- [WRITTEN EXERCISE] Repeat the material exactly, leaving nothing out.

- [GIVEN INFORMATION]
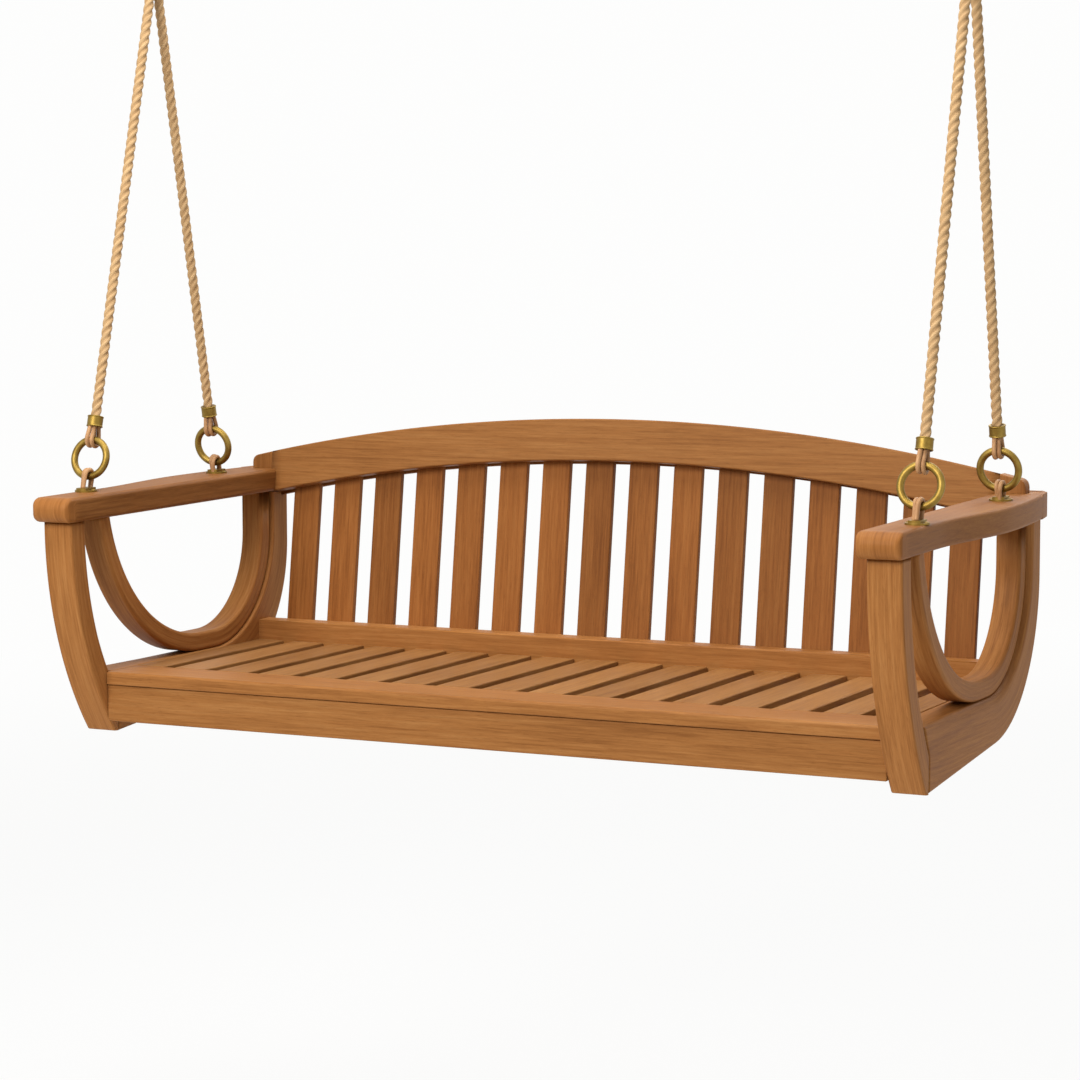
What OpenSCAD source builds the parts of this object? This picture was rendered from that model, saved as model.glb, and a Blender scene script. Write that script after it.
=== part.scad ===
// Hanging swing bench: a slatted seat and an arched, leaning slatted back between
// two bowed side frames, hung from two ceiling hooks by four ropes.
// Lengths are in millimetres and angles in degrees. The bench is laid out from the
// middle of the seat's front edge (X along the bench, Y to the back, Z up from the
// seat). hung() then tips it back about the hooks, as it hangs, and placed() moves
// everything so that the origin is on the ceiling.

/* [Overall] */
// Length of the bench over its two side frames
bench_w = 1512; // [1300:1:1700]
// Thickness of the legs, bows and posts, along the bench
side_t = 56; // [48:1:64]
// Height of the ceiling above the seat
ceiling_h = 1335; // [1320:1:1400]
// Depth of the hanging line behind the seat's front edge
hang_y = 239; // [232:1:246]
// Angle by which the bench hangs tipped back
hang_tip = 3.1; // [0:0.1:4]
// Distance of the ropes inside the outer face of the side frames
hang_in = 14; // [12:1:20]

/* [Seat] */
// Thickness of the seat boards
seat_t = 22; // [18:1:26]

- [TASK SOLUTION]
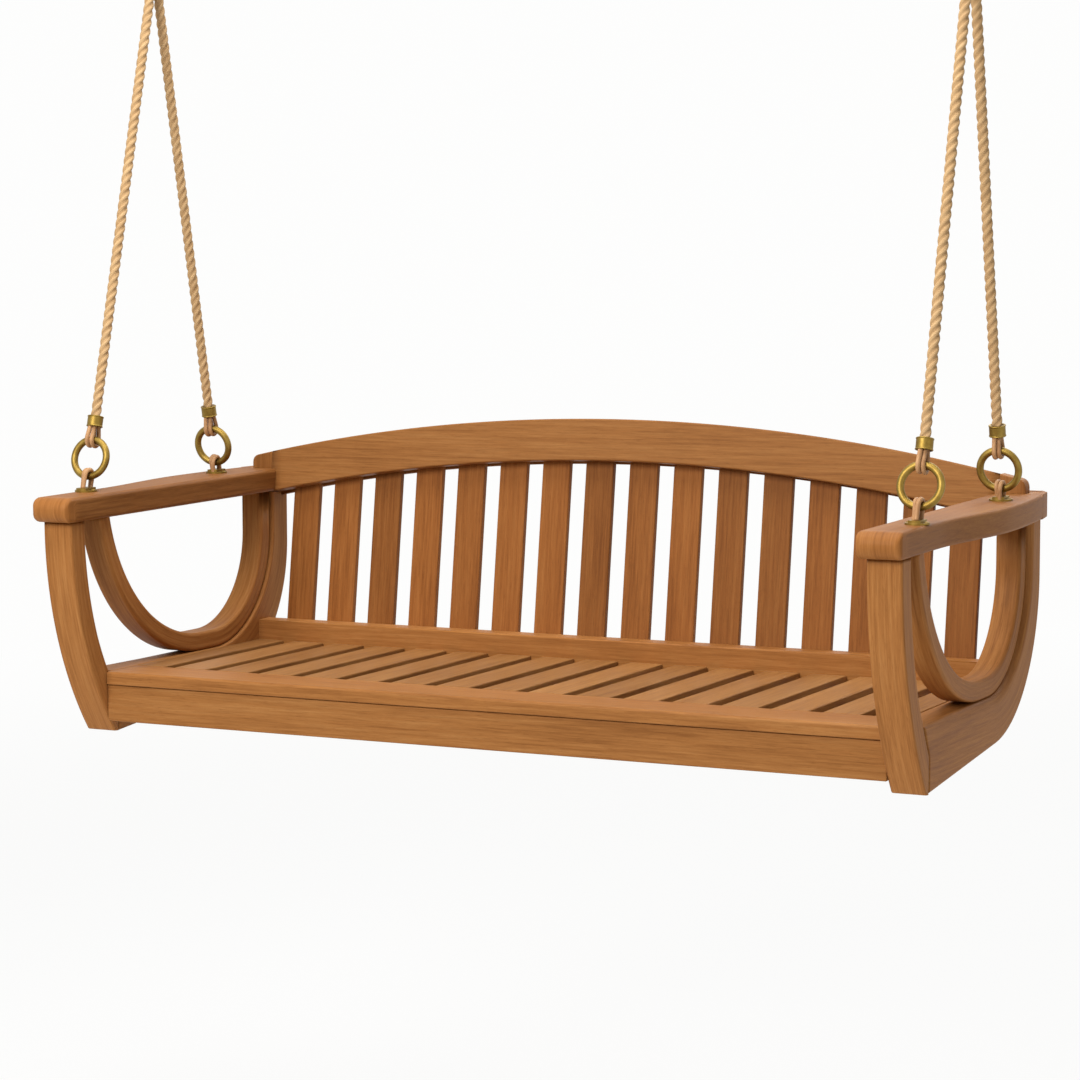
What OpenSCAD source builds the parts of this object? This picture was rendered from that model, saved as model.glb, and a Blender scene script. Write that script after it.
=== part.scad ===
// Hanging swing bench: a slatted seat and an arched, leaning slatted back between
// two bowed side frames, hung from two ceiling hooks by four ropes.
// Lengths are in millimetres and angles in degrees. The bench is laid out from the
// middle of the seat's front edge (X along the bench, Y to the back, Z up from the
// seat). hung() then tips it back about the hooks, as it hangs, and placed() moves
// everything so that the origin is on the ceiling.

/* [Overall] */
// Length of the bench over its two side frames
bench_w = 1512; // [1300:1:1700]
// Thickness of the legs, bows and posts, along the bench
side_t = 56; // [48:1:64]
// Height of the ceiling above the seat
ceiling_h = 1335; // [1320:1:1400]
// Depth of the hanging line behind the seat's front edge
hang_y = 239; // [232:1:246]
// Angle by which the bench hangs tipped back
hang_tip = 3.1; // [0:0.1:4]
// Distance of the ropes inside the outer face of the side frames
hang_in = 14; // [12:1:20]

/* [Seat] */
// Thickness of the seat boards
seat_t = 22; // [18:1:26]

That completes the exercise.